■ **Your instructions**: Give the listing again in full, exactly as written.

■ **Provided material**:
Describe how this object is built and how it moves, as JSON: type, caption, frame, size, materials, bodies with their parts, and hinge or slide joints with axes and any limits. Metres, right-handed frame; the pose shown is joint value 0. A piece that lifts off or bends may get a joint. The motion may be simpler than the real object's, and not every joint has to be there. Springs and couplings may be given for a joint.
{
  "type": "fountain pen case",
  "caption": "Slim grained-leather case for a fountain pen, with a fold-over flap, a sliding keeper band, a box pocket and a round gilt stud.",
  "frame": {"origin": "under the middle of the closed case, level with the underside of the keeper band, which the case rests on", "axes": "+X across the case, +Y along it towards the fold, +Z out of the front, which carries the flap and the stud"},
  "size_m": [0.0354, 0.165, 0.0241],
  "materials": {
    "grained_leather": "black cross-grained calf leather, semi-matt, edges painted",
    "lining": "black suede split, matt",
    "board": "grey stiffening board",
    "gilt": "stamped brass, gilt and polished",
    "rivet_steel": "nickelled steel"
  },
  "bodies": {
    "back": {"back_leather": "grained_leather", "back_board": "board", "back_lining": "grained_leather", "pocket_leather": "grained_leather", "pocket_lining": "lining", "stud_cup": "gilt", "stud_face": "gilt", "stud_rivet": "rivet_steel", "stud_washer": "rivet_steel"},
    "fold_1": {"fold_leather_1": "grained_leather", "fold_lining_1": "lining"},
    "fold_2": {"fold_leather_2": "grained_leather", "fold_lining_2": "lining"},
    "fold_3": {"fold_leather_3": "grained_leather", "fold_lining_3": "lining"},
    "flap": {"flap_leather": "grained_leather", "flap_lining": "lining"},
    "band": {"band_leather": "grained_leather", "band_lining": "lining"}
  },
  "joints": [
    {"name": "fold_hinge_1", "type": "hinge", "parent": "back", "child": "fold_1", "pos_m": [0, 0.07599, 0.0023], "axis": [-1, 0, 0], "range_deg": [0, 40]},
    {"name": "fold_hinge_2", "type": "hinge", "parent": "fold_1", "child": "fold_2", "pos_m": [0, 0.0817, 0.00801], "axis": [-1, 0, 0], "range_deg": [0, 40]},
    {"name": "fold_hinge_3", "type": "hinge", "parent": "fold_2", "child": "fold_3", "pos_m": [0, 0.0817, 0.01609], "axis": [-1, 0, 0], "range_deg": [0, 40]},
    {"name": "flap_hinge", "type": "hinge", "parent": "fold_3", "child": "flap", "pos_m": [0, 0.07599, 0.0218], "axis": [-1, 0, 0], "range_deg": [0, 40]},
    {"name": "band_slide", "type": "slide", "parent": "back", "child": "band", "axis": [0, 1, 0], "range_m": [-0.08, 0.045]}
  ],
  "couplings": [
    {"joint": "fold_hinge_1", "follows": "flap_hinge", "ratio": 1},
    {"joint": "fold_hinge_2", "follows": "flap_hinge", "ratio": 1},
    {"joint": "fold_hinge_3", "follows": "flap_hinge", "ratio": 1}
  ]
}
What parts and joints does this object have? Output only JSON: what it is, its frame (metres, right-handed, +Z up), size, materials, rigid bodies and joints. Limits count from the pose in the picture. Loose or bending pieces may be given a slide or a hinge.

■ **Task answer**:
Describe how this object is built and how it moves, as JSON: type, caption, frame, size, materials, bodies with their parts, and hinge or slide joints with axes and any limits. Metres, right-handed frame; the pose shown is joint value 0. A piece that lifts off or bends may get a joint. The motion may be simpler than the real object's, and not every joint has to be there. Springs and couplings may be given for a joint.
{
  "type": "fountain pen case",
  "caption": "Slim grained-leather case for a fountain pen, with a fold-over flap, a sliding keeper band, a box pocket and a round gilt stud.",
  "frame": {"origin": "under the middle of the closed case, level with the underside of the keeper band, which the case rests on", "axes": "+X across the case, +Y along it towards the fold, +Z out of the front, which carries the flap and the stud"},
  "size_m": [0.0354, 0.165, 0.0241],
  "materials": {
    "grained_leather": "black cross-grained calf leather, semi-matt, edges painted",
    "lining": "black suede split, matt",
    "board": "grey stiffening board",
    "gilt": "stamped brass, gilt and polished",
    "rivet_steel": "nickelled steel"
  },
  "bodies": {
    "back": {"back_leather": "grained_leather", "back_board": "board", "back_lining": "grained_leather", "pocket_leather": "grained_leather", "pocket_lining": "lining", "stud_cup": "gilt", "stud_face": "gilt", "stud_rivet": "rivet_steel", "stud_washer": "rivet_steel"},
    "fold_1": {"fold_leather_1": "grained_leather", "fold_lining_1": "lining"},
    "fold_2": {"fold_leather_2": "grained_leather", "fold_lining_2": "lining"},
    "fold_3": {"fold_leather_3": "grained_leather", "fold_lining_3": "lining"},
    "flap": {"flap_leather": "grained_leather", "flap_lining": "lining"},
    "band": {"band_leather": "grained_leather", "band_lining": "lining"}
  },
  "joints": [
    {"name": "fold_hinge_1", "type": "hinge", "parent": "back", "child": "fold_1", "pos_m": [0, 0.07599, 0.0023], "axis": [-1, 0, 0], "range_deg": [0, 40]},
    {"name": "fold_hinge_2", "type": "hinge", "parent": "fold_1", "child": "fold_2", "pos_m": [0, 0.0817, 0.00801], "axis": [-1, 0, 0], "range_deg": [0, 40]},
    {"name": "fold_hinge_3", "type": "hinge", "parent": "fold_2", "child": "fold_3", "pos_m": [0, 0.0817, 0.01609], "axis": [-1, 0, 0], "range_deg": [0, 40]},
    {"name": "flap_hinge", "type": "hinge", "parent": "fold_3", "child": "flap", "pos_m": [0, 0.07599, 0.0218], "axis": [-1, 0, 0], "range_deg": [0, 40]},
    {"name": "band_slide", "type": "slide", "parent": "back", "child": "band", "axis": [0, 1, 0], "range_m": [-0.08, 0.045]}
  ],
  "couplings": [
    {"joint": "fold_hinge_1", "follows": "flap_hinge", "ratio": 1},
    {"joint": "fold_hinge_2", "follows": "flap_hinge", "ratio": 1},
    {"joint": "fold_hinge_3", "follows": "flap_hinge", "ratio": 1}
  ]
}
What parts and joints does this object have? Output only JSON: what it is, its frame (metres, right-handed, +Z up), size, materials, rigid bodies and joints. Limits count from the pose in the picture. Loose or bending pieces may be given a slide or a hinge.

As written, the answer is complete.